In my workshop I have walls hung with maps,
of the untidy British Isles, of compact Europe
and the distant lands. These I shall copy,
cut and paste, removing illustrations
that do not fit my scheme, and create
my own scale-bars for each new map.
A worthy project, you’ll agree.
My new drawings will be a work of art.
Don’t tell Abraham Ortelius, he is my friend
but we compete for trade. A year or two ago,
1570 or thereabouts, he published his ‘atlas’.
Theatrum Orbis Terrarium. A pretentious title.
It will be, what shall I say, useful to me,
a few maps redrawn by my own hand.
And detail. I shall add some detail.
a street map will be in order
for the crown prince plans to visit Ancona.
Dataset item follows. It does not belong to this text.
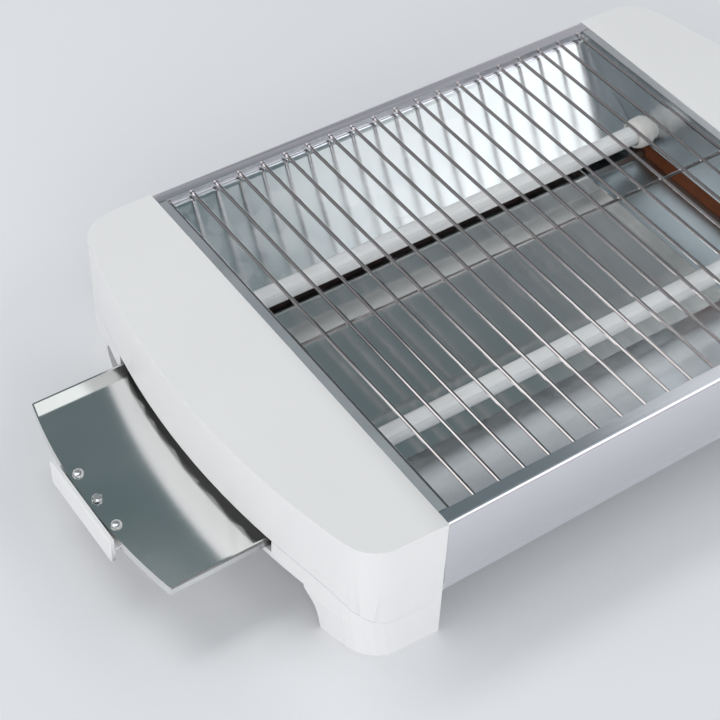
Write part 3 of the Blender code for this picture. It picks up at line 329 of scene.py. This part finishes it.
# %% Tray sheet
rolled = Finish("tray_sheet", metallic=1.0)
smear = rolled.noise(22.0, 4.0)
scratch = rolled.noise(160.0, 2.0, (0.12, 3.0, 1.0))
marks = rolled.step(scratch, 0.62, 0.78)
unshaded_sheet = rolled.mix(smear, (0.78, 0.79, 0.78), (0.88, 0.88, 0.87))
# Painted shade: the long walls turn nearly black and rougher where they run inside the
# toaster, from about x = -0.155 m on.
WALL_EDGE = (0.0560, 0.0565)
SHADE_FROM = (-0.160, -0.150)
beside = rolled.step(rolled.along("Y").size(), *WALL_EDGE)
painted_shade_walls = beside * rolled.step(rolled.along("X"), *SHADE_FROM)
rolled.set("Base Color", rolled.mix(painted_shade_walls, unshaded_sheet, (0.03, 0.022, 0.02)))
rolled.set("Roughness", 0.10 + smear * 0.08 + marks * 0.03 + painted_shade_walls * 0.4)
rolled.bump(rolled.noise(9.0, 1.0), 0.00005, 0.1)
rolled.onto("crumb_tray")

# Painted shade: the hem strip is much darker than the tray sheet it is folded from, to
# show a shade line along the fold.
folded = Finish("painted_shade_fold", metallic=1.0)
fold_grain = folded.noise(400.0, 3.0, (0.4, 1.0, 1.0))
folded.set("Base Color", folded.mix(fold_grain, (0.20, 0.19, 0.19), (0.52, 0.51, 0.50)))
folded.set("Roughness", 0.22 + fold_grain * 0.14)

# %% Bright wire and fixings
plated = Finish("bright_wire", metallic=1.0)
tarnish = plated.noise(60.0, 3.0)
plated.set("Base Color", plated.mix(tarnish, (0.32, 0.30, 0.30), (0.46, 0.44, 0.44)))
plated.set("Roughness", 0.05 + tarnish * 0.06)
plated.onto("wire_grill")

fixing = Finish("plated_fixing", metallic=1.0)
wear = fixing.noise(300.0, 3.0)
fixing.set("Base Color", fixing.mix(wear, (0.50, 0.50, 0.51), (0.74, 0.74, 0.74)))
fixing.set("Roughness", 0.18 + wear * 0.16)
fixing.onto("tray_handle_screw", "timer_nut", "timer_shaft",
            *[name for name in nodes if name.endswith(("_base_screw", "_chassis_screw"))])

# %% [markdown]
# ## Heating tubes
# Each quartz tube is milky and a little stained, so the coil inside hardly shows. The
# holders at the ends are unglazed ceramic, and brass-coloured pins carry the current.

# %% Quartz, coil and ceramic
quartz = Finish("milky_quartz", transmission_weight=0.12, ior=1.45)
cloudy = quartz.noise(55.0, 4.0, (0.35, 2.5, 2.5))
stain = quartz.step(quartz.noise(38.0, 3.0, (0.6, 1.0, 1.0)), 0.52, 0.72)
milky = quartz.mix(cloudy, (0.84, 0.86, 0.88), (0.97, 0.97, 0.96))
quartz.set("Base Color", quartz.mix(stain * 0.35, milky, (0.60, 0.57, 0.58)))
quartz.set("Roughness", 0.18 + cloudy * 0.14)
quartz.onto("front_quartz_tube", "rear_quartz_tube")

oxide = Finish("oxidised_coil", metallic=1.0)
burn = oxide.noise(200.0, 3.0)
oxide.set("Base Color", oxide.mix(burn, (0.20, 0.19, 0.18), (0.36, 0.33, 0.30)))
oxide.set("Roughness", 0.42 + burn * 0.15)
oxide.onto("front_heating_coil", "rear_heating_coil")

steatite = Finish("steatite", specular_ior_level=0.3)
pore = steatite.noise(420.0, 3.0)
steatite.set("Base Color", steatite.mix(pore, (0.76, 0.74, 0.71), (0.86, 0.85, 0.82)))
steatite.set("Roughness", 0.55 + pore * 0.15)
steatite.bump(pore, 0.00005, 0.4)
steatite.onto("front_left_ceramic", "front_right_ceramic", "rear_left_ceramic",
              "rear_right_ceramic")

brass = Finish("contact_brass", metallic=1.0)
dull = brass.noise(260.0, 3.0)
brass.set("Base Color", brass.mix(dull, (0.50, 0.44, 0.28), (0.72, 0.66, 0.48)))
brass.set("Roughness", 0.28 + dull * 0.2)
brass.onto(*[name for name in nodes if name.endswith("_contact_pin")])

# %% [markdown]
# ## Inside the timer end
# The board shows between the wires. The other pieces show only from below or through
# the window under the end plate, so each has a simple finish with its own grain.

# %% Board, timer, block, bushing and leads
fibre = Finish("fibre_board", specular_ior_level=0.3)
weave = fibre.noise(500.0, 2.0, (1.0, 0.3, 1.0))
fibre.set("Base Color", fibre.mix(weave, (0.095, 0.024, 0.006), (0.220, 0.062, 0.016)))
fibre.set("Roughness", 0.5 + weave * 0.2)
fibre.bump(weave, 0.00006, 0.4)
fibre.onto("insulation_board")

case = Finish("timer_case", metallic=0.6)
pressed = case.noise(120.0, 3.0)
case.set("Base Color", case.mix(pressed, (0.26, 0.26, 0.27), (0.38, 0.38, 0.39)))
case.set("Roughness", 0.42 + pressed * 0.18)
case.onto("timer_body")

cream = Finish("terminal_plastic", specular_ior_level=0.4)
speck = cream.noise(350.0, 2.0)
cream.set("Base Color", cream.mix(speck, (0.76, 0.72, 0.60), (0.86, 0.83, 0.73)))
cream.set("Roughness", 0.45 + speck * 0.15)
cream.onto("terminal_block")

rubber = Finish("bushing_rubber", specular_ior_level=0.3)
bloom = rubber.noise(240.0, 3.0)
rubber.set("Base Color", rubber.mix(bloom, (0.66, 0.66, 0.65), (0.76, 0.76, 0.75)))
rubber.set("Roughness", 0.6 + bloom * 0.15)
rubber.bump(bloom, 0.00005, 0.3)
rubber.onto("cord_bushing")

sleeve = Finish("glass_sleeve", specular_ior_level=0.3)
braid = sleeve.noise(900.0, 2.0, (1.0, 1.0, 0.4))
sleeve.set("Base Color", sleeve.mix(braid, (0.70, 0.67, 0.60), (0.86, 0.84, 0.79)))
sleeve.set("Roughness", 0.7 + braid * 0.15)
sleeve.bump(braid, 0.0001, 0.5)
sleeve.onto("left_lead", "front_tube_lead", "rear_tube_lead", "timer_lead")

# %% [markdown]
# ## Smooth shading
# The solids arrive as loose triangles, so each one is shaded flat and a rounded corner
# shows its facets. For the pieces with rounded surfaces a copy of the mesh takes the
# solid's place: its doubled points are merged and its faces shaded smooth up to an
# angle. A flat face beside a rounded edge would then look dished, so the Weighted
# Normal modifier lets the large faces keep their own direction. The two bases and the
# tray stay as they are, because their long thin triangles would shade in blotches.

# %% Smooth copies
record = frame["record"]
body_of = {name: body for body, names in record["behaviour"]["bodies"].items()
           for name in names}
MERGE = 0.000002
SHARP = 35.0
WELD_SHARP = 60.0
CAP_SHARP = 50.0


def add_piece(name, mesh, material, body, sharp=SHARP):
    """A mesh as a smooth piece that rides on a body."""
    data = bpy.data.meshes.new(name)
    mesh.to_mesh(data)
    mesh.free()
    data.shade_smooth()
    data.set_sharp_from_angle(angle=math.radians(sharp))
    data.materials.clear()
    data.materials.append(material)
    piece = bpy.data.objects.new(name, data)
    bpy.context.scene.collection.objects.link(piece)
    weighted = piece.modifiers.new("weighted", "WEIGHTED_NORMAL")
    weighted.keep_sharp = True
    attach(piece, body)
    return piece


def smooth_copy(name):
    mesh = bmesh.new()
    mesh.from_mesh(nodes[name].data)
    bmesh.ops.remove_doubles(mesh, verts=mesh.verts, dist=MERGE)
    piece = add_piece("smooth_" + name, mesh, nodes[name].data.materials[0],
                      body_of[name])
    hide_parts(name)


ROUNDED = ["left_cover", "right_cover", "tray_handle", "timer_knob", "timer_shaft",
           "wire_grill", "front_reflector", "rear_reflector", "front_panel", "rear_panel",
           "cord_bushing", "front_quartz_tube", "rear_quartz_tube", "left_lead",
           "front_tube_lead", "rear_tube_lead", "timer_lead"]
ROUNDED += [name for name in nodes if name.endswith("_ceramic")]
for name in ROUNDED:
    smooth_copy(name)
print(len(ROUNDED), "pieces shaded smooth")

# %% [markdown]
# ## Welds on the grill
# Each wire is resistance-welded to the cross wire under it. The weld squeezes out a
# little metal, so a small flattened nugget sits at every crossing. One ball is made per
# crossing with few faces, because twenty of them must stay light.

# %% Weld nuggets
grill_low, grill_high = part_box("wire_grill")
FIRST_WIRE_X = -0.1021
WIRE_PITCH = 0.0124
WIRE_COUNT = 20
WELD_SIZE = (0.00125, 0.00115, 0.0008)
weld_z = (grill_low[2] + grill_high[2]) / 2
welds = bmesh.new()
for index in range(WIRE_COUNT):
    shape = (Matrix.Translation((FIRST_WIRE_X + index * WIRE_PITCH, 0.0, weld_z))
             @ Matrix.Diagonal((*WELD_SIZE, 1.0)))
    bmesh.ops.create_icosphere(welds, subdivisions=2, radius=1.0, matrix=shape)
add_piece("grill_welds", welds, plated.material, "chassis", WELD_SHARP)
print("welds at z", round(weld_z, 5))

# %% [markdown]
# ## Rivet heads on the tray
# The handle's two plastic stakes come up through the tray, and a small plated cap closes
# each one. A cap is a profile turned round the stake's axis: a skirt, a rounded edge and
# a low crown. The first point sits on the axis, so the full turn merges into one skin.
# One flat face then closes the rim below, and the normals are worked out again.

# %% Rivet heads
STAKE_X = -0.1989
STAKE_Y = 0.016
CAP_FOOT_Z = 0.02882
CAP_PROFILE = ((0.0, 0.00122), (0.00100, 0.00117), (0.00175, 0.00102), (0.00222, 0.00074),
               (0.00240, 0.00035), (0.00240, 0.0))
CAP_STEPS = 40
for side, word in ((-1, "front"), (1, "rear")):
    cap = bmesh.new()
    points = [cap.verts.new((STAKE_X + radius, side * STAKE_Y, CAP_FOOT_Z + rise))
              for radius, rise in CAP_PROFILE]
    profile = [cap.edges.new(pair) for pair in zip(points, points[1:])]
    bmesh.ops.spin(cap, geom=points + profile, cent=(STAKE_X, side * STAKE_Y, 0.0),
                   axis=(0.0, 0.0, 1.0), angle=math.tau, steps=CAP_STEPS, use_merge=True)
    bmesh.ops.remove_doubles(cap, verts=cap.verts, dist=MERGE)
    rim = [edge for edge in cap.edges if len(edge.link_faces) == 1]
    bmesh.ops.contextual_create(cap, geom=rim)
    bmesh.ops.recalc_face_normals(cap, faces=cap.faces)
    print(word, "cap:", len(cap.verts), "points,", len(cap.faces), "faces")
    add_piece(word + "_rivet_cap", cap, fixing.material, "tray", CAP_SHARP)

# %% [markdown]
# ## Hems on the tray
# The tray's long walls are folded over along the top, which stiffens the sheet and
# leaves no raw edge. From outside, the fold shows as a fine line below the rim. Each hem
# is one thin strip laid against the wall: a box from a unit cube, with its long edges
# rounded.

# %% Tray hems
tray_low, tray_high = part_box("crumb_tray")
HEM_THICKNESS = 0.00022
HEM_HEIGHT = 0.0015
HEM_ROUND = 0.00009
HEM_FROM_BOW = 0.0068
for side, word in ((-1, "front"), (1, "rear")):
    long_x = (tray_low[0] + HEM_FROM_BOW, tray_high[0])
    middle = ((long_x[0] + long_x[1]) / 2, side * (tray_high[1] + HEM_THICKNESS / 2),
              tray_high[2] - HEM_HEIGHT / 2)
    size = (long_x[1] - long_x[0], HEM_THICKNESS, HEM_HEIGHT)
    hem = bmesh.new()
    bmesh.ops.create_cube(hem, size=1.0, matrix=Matrix.Translation(middle)
                          @ Matrix.Diagonal((*size, 1.0)))
    long_edges = [edge for edge in hem.edges
                  if abs(edge.verts[0].co.x - edge.verts[1].co.x) > size[0] / 2]
    bmesh.ops.bevel(hem, geom=long_edges, offset=HEM_ROUND, segments=2, profile=0.5,
                    affect="EDGES", material=-1)
    add_piece(word + "_tray_hem", hem, folded.material, "tray")
print("hems", round(long_x[1] - long_x[0], 4), "m long")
My new quills will enable me to create
charts which are works of art.
This lad’s minor European excursion
will contribute to an atlas, my life’s work!
Ah yes, those quills. Sensitive enough
to draw fine lines recording
political divides. As if it mattered, mere hills
populated by herdsmen and wolves.
But as long as I am paid well.
Although my eyes grow dim…
so much detail, such flickering candles.
The young, they can explore. Already
they use my world map for navigation
though none but the captains understand
my lines of constant course, my Projection
shall we say? Let me explain,
as I have many times! The world is round,
my sailor’s charts are flat. Rhumb lines…
Argh! So many lines, too many for tired eyes.
Now, as I was saying, my world map,
‘A new and augmented description of Earth
corrected for the use of sailors’.
I plotted on a globe, you see, curved lines…
but you grow tired, of maps, and lines, besides
it is my secret, how I achieved this work of art…
Tony French, 2014
How wonderful to have an original poem posted on the site! Thank you so much!